Outdoors: Time to check equipment
With the archery deer hunting season set to kick off locally Sept. 21 in WMUs 2B, 5C and 5D, now’s the time to check your bows, bow strings, arrows and tree stands if you use one.
According to Rick Weaknecht, of Weaknecht Archery in Kutztown, bowhunters shouldn’t wait until the last minute to bring their bows in for new strings that may be frayed or stretched from use or to have arrows made. Arrows in particular, he says, takes time in that they require cutting shafts to customer lengths, gluing feathers or fletching on, and for some, fletching specific color combinations. His words are similar to what happens the day before the trout opener when anglers wait to the last minute to buy their licenses and get new line put on their reels.
Commercial tree stands and steps need a check for frayed or worm straps before installing them. And wooden homemade stands that have been in place over the seasons may be in need of new wood that could be rotted, weakened from the weather or chewed by squirrels. Those are the most dangerous.
I should also point out that the archery bear season also gets underway on Sept. 21 and runs until Nov. 19 in the same WMUs.
You may be curious to know what other bowhunters have bought for the upcoming season. A recent survey done by Southwick Associates during the period of May-June 2019, shows that 60 percent of archers bought new arrows; broadheads accounted for 29.9 percent; bows, 19.5 percent (survey doesn’t show if these were conventional or crossbows); releases and tabs, 19 percent; archery targets, 18.8 percent; bow cases, 17.4 percent; quivers, 15.3 percent; stabilizers, 13.9 percent; and strings and accessories, 11.0 percent.
They also surveyed tree stands with hang-ons accounting for the majority at 34.1 percent; ladder stands, 19.2 percent; tripod stands at 9.9; ladders/steps, 9.9 percent; harnesses and accessories 9.9 percent.
Insofar as tree stands are concerned, September is Tree Stand Safety Awareness (TSSA) Month, which is the month most hunters head back into the woods to hang stands for the upcoming seasons. The program is intended to inform and educate hunters in tree stand safety in an effort to reduce tree stand accidents that occur every hunting season. And those falls can sometimes lead to serious injuries or even death. In fact, TSSA says a 2018 study showed there were an estimated 3,001 tree stand falls requiring a hospital ER visit.

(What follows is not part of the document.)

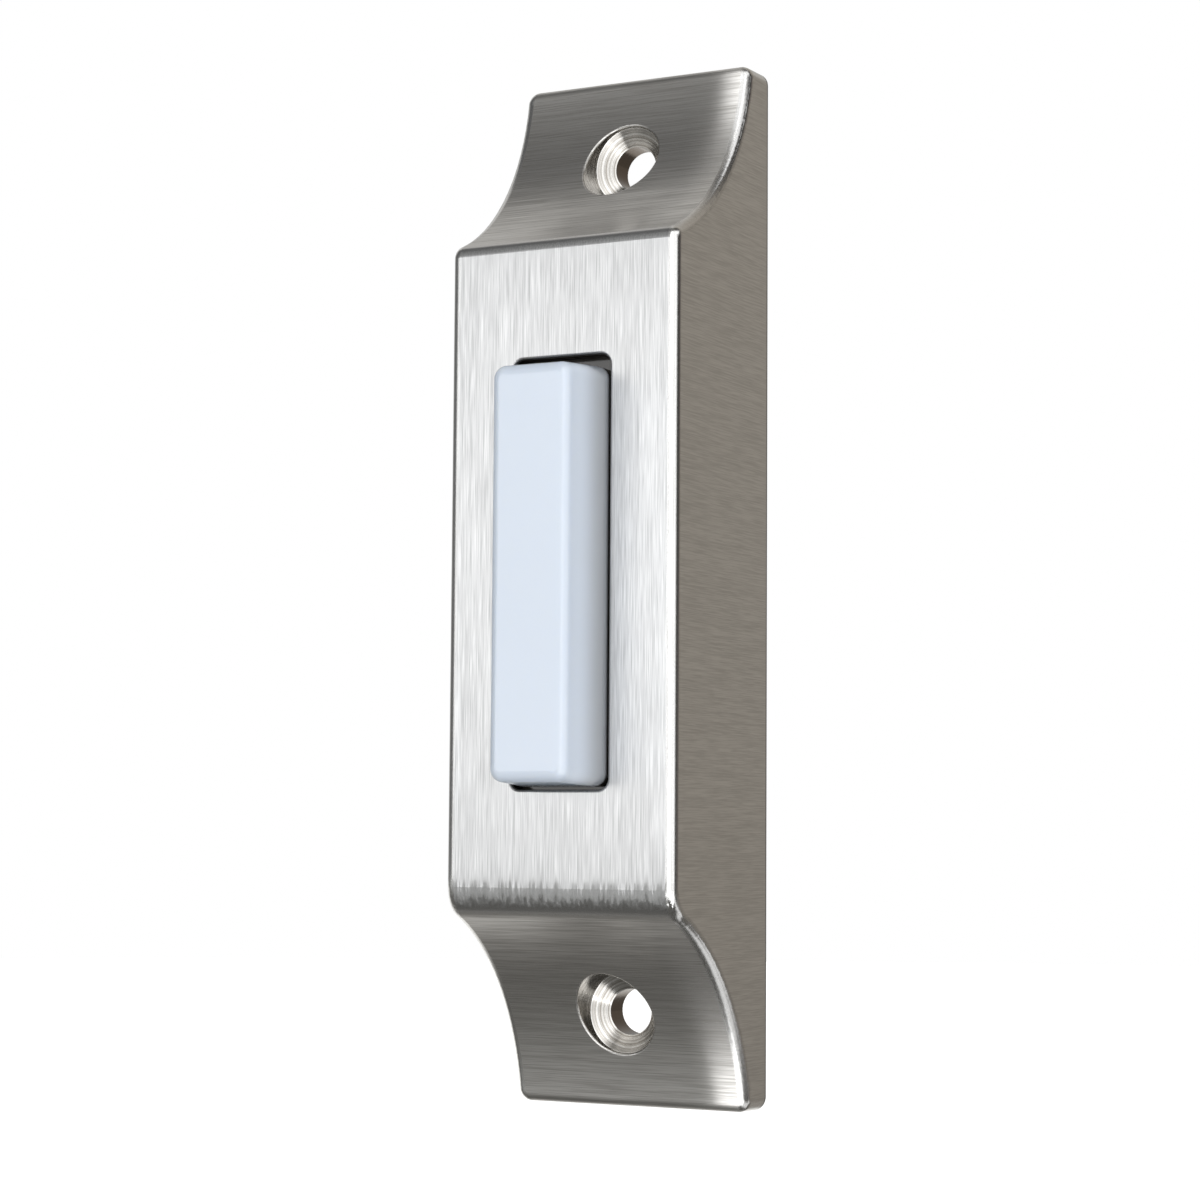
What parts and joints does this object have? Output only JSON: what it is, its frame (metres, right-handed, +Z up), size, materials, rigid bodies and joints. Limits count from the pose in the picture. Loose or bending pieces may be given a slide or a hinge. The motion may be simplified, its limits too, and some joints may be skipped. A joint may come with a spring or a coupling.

The folks at TSSA strongly remind hunters to always remove and inspect your equipment; buckle on a full body harness; and connect to the tree before you leave the ground.
Before all the new harnesses and stands came on the market, I used a heavy all steel Screaming Eagle hang-on tree stand that secured to the tree with a steel chain. I would always worry upon stepping onto it after hooking up the chain as the instructions said to jump on it a couple times to set the U-shaped support teeth to the tree. On two occasions it slipped, but I did wear a nylon rope harness (the best at the time) similar to what linemen use to climb utility poles. It was a hefty and strongly built stand and the company would show a picture of it holding up a VW Beetle in its magazine ads. Needless to say, I sold it.
So bowhunters, TSSA says to heed their advice and be extra careful when hanging/installing a stand this season.